**DATA SECTION:**
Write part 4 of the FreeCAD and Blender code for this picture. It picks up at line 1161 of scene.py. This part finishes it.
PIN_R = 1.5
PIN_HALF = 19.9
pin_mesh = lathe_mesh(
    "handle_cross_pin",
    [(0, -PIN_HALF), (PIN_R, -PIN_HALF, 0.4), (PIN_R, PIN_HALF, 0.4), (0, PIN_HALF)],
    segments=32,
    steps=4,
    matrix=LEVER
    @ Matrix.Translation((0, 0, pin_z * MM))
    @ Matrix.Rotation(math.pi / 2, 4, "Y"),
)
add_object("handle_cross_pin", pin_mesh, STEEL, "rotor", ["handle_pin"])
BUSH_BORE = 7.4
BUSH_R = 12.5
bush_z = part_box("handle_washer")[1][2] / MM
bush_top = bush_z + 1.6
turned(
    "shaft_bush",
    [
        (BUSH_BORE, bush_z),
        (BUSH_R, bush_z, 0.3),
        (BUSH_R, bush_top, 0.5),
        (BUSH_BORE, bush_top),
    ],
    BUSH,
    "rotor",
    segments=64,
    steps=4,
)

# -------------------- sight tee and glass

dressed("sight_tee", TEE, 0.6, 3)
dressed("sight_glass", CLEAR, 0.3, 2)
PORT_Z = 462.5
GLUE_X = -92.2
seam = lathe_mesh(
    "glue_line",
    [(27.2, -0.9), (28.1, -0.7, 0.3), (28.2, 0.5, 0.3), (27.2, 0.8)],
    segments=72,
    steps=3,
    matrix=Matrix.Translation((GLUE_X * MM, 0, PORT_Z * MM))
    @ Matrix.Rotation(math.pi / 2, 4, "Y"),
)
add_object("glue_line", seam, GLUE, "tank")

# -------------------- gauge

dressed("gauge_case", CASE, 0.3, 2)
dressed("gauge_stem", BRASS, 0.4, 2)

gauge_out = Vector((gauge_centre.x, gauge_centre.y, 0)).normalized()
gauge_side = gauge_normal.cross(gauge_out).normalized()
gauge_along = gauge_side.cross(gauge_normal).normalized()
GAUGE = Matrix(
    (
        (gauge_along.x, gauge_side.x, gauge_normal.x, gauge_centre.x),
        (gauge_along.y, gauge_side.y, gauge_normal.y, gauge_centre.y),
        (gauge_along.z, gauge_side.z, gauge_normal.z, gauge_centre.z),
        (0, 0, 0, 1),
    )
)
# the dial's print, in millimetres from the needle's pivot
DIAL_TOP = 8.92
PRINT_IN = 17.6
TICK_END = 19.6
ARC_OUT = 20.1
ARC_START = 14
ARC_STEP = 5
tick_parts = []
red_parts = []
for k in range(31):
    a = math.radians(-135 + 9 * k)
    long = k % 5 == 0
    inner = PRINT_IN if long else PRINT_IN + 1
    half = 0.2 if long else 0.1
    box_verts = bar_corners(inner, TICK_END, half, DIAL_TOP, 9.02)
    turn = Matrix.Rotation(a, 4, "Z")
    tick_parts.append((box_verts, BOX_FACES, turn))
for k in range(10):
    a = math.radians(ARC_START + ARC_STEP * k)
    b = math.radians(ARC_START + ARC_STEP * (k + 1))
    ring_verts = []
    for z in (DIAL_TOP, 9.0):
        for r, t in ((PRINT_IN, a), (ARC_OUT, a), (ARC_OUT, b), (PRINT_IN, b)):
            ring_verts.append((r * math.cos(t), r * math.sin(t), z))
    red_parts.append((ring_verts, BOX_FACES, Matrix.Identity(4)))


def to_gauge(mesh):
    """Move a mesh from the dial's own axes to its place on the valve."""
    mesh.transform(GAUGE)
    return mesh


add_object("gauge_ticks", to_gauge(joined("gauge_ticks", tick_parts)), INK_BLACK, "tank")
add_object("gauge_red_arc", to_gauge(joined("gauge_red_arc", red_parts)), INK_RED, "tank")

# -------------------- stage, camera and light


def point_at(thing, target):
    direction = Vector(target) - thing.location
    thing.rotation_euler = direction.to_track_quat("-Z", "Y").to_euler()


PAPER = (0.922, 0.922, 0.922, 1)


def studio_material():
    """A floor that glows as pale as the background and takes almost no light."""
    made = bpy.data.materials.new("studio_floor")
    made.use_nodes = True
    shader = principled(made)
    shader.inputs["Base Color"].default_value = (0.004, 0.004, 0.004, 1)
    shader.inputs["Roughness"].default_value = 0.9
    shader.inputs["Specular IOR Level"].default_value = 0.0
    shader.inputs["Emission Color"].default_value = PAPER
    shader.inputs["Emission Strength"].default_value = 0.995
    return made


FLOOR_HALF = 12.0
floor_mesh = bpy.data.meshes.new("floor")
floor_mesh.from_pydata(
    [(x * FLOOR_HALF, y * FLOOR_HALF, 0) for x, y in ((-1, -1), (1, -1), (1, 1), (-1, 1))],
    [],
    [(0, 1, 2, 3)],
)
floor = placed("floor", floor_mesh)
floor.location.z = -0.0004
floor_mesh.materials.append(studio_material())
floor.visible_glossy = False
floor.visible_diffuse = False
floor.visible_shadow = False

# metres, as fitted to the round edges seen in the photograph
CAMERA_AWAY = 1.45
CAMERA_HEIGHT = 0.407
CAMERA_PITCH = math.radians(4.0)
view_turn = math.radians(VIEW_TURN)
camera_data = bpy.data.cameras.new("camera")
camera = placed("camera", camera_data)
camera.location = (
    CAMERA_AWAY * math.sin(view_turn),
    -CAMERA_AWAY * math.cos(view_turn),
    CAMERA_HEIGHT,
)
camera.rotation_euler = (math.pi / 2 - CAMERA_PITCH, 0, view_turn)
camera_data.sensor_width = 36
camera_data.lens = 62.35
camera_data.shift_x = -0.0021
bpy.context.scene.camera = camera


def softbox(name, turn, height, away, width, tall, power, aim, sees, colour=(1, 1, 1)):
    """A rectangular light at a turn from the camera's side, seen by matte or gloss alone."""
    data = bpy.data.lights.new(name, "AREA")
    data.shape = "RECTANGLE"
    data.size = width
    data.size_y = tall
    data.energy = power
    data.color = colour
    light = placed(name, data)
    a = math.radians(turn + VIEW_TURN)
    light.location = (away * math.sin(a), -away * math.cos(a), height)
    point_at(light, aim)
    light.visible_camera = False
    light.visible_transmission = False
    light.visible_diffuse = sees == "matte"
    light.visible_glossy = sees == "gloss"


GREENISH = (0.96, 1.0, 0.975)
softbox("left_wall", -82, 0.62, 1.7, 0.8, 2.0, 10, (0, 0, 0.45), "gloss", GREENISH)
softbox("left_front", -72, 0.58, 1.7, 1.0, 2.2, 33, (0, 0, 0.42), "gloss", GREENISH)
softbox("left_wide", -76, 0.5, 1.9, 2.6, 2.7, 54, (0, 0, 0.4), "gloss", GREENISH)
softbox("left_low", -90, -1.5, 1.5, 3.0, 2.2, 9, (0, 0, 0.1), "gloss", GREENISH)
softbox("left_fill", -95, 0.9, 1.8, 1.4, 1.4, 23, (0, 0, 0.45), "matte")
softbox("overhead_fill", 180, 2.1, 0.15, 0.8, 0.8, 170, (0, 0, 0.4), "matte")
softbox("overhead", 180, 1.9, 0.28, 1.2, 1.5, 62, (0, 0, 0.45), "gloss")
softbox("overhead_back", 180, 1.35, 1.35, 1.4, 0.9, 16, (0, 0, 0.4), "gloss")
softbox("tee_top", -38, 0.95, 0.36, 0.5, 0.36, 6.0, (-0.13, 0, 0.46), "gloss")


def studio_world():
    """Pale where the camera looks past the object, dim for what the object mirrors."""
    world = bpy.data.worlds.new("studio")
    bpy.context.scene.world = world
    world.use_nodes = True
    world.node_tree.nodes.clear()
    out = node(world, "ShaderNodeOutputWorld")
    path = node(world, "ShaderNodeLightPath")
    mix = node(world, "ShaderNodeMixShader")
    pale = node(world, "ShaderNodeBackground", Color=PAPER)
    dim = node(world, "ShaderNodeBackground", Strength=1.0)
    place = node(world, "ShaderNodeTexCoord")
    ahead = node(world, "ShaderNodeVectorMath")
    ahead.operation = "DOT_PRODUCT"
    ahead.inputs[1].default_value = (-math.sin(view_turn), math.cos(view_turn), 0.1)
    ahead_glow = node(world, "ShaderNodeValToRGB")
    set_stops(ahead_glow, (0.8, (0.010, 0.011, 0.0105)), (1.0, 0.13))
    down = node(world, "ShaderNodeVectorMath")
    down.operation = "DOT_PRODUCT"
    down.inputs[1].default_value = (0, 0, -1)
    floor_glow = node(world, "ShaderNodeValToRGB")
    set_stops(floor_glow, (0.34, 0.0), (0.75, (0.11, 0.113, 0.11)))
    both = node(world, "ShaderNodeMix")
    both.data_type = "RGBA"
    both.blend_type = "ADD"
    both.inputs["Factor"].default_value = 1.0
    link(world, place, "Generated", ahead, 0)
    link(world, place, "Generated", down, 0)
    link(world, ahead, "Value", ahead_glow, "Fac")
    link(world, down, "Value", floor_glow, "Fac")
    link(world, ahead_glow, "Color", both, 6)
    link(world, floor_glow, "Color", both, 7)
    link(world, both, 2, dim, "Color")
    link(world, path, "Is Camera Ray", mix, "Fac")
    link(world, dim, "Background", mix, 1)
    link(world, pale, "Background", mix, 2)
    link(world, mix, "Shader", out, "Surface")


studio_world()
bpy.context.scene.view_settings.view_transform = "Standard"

**AIM:** Reproduce verbatim only this range: the first line of the material through the line that contains "# -------------------- sight tee and glass", inclusive.

**RIGHT ANSWER:**
Write part 4 of the FreeCAD and Blender code for this picture. It picks up at line 1161 of scene.py. This part finishes it.
PIN_R = 1.5
PIN_HALF = 19.9
pin_mesh = lathe_mesh(
    "handle_cross_pin",
    [(0, -PIN_HALF), (PIN_R, -PIN_HALF, 0.4), (PIN_R, PIN_HALF, 0.4), (0, PIN_HALF)],
    segments=32,
    steps=4,
    matrix=LEVER
    @ Matrix.Translation((0, 0, pin_z * MM))
    @ Matrix.Rotation(math.pi / 2, 4, "Y"),
)
add_object("handle_cross_pin", pin_mesh, STEEL, "rotor", ["handle_pin"])
BUSH_BORE = 7.4
BUSH_R = 12.5
bush_z = part_box("handle_washer")[1][2] / MM
bush_top = bush_z + 1.6
turned(
    "shaft_bush",
    [
        (BUSH_BORE, bush_z),
        (BUSH_R, bush_z, 0.3),
        (BUSH_R, bush_top, 0.5),
        (BUSH_BORE, bush_top),
    ],
    BUSH,
    "rotor",
    segments=64,
    steps=4,
)

# -------------------- sight tee and glass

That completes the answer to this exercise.